Research Article | Open Access
A Study on the Contribution of Kamla Das to Indian English Poetry
Dr.Seema Malpotra, Kanchan Kumari
Pages: 1083-1086
Abstract
The first generation of modern English poets, who established a new poetics for themselves and made a fresh start in both theme and style around the 1960s, includes Kamala Das (1934–2009), who belonged to this generation. The creative genius of Kamala Das, one of the most prominent voices of protest in Indian English Literature is often compared to the American poet Sylvia Plath and Anne Sexton as both of them used the confessional mode of writing in their poetry.
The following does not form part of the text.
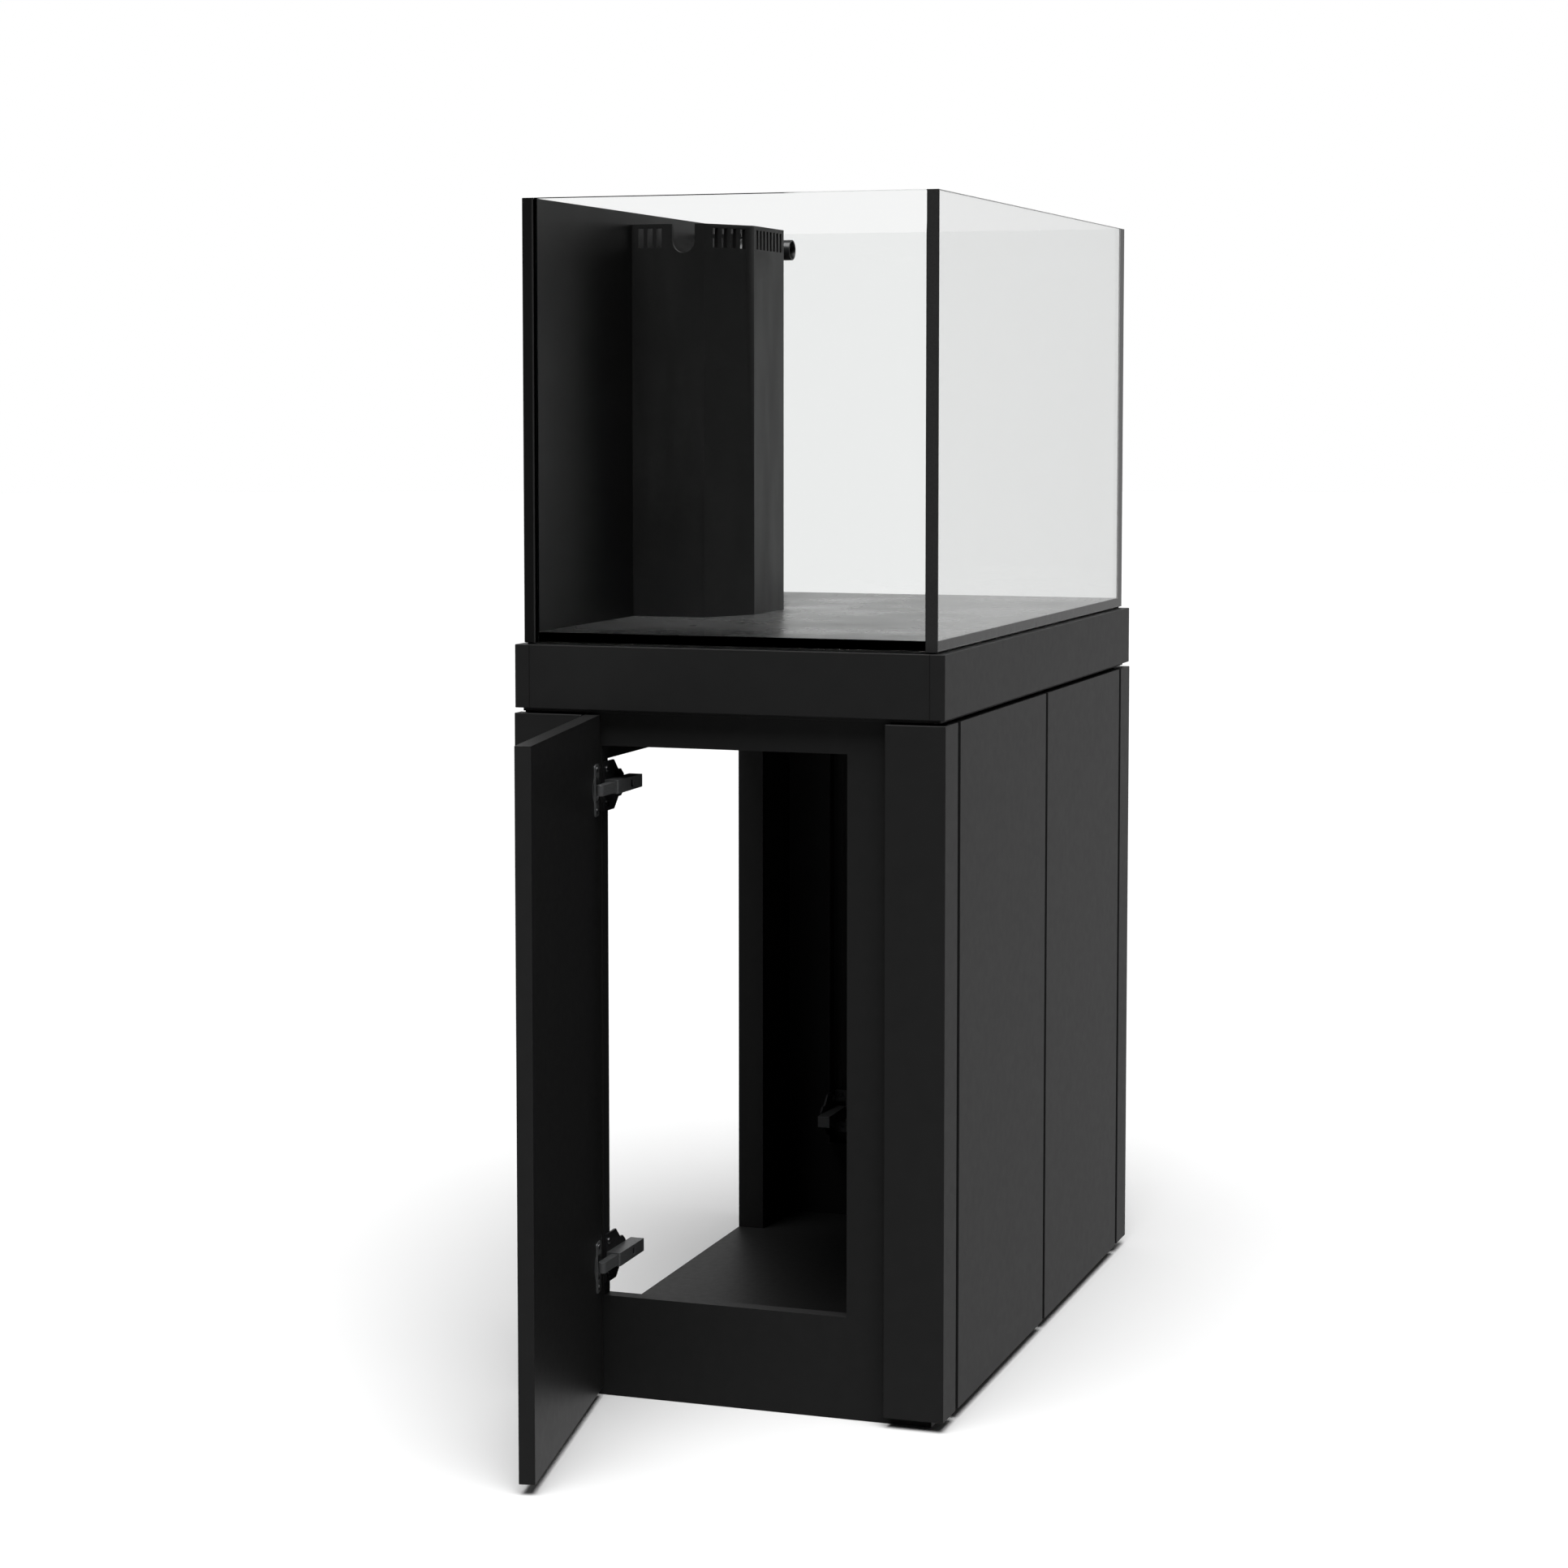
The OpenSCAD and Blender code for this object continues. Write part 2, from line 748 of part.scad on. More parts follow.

Kamala Das, born in 1934 in Thrissur district of kerela emerged as a distinctive poetic voice with the publication of the first volume of her poetry Summer in Calcutta. In her poems Kamala Das has always raised a voice against the conventionalized figure of a woman, seeking a more dignified and honourable position for woman as an entity. In fact her poetry addresses the most critical issue in the contemporary society-the need to awaken the women. Her poetry collections include- Summer in Calcutta (1965), The Descendents (1967), The Old Playhouse and Otherpoems (1973), Tonight, This Savage Rite (1979), The Collected Poems (1984). My Story published in 1976 is her autobiography.
Keywords
Radical Voice, Feminism, Kamala Das, Identity, Self, Love, Convent, Spiritual, Conventionalism, Feminist, Image.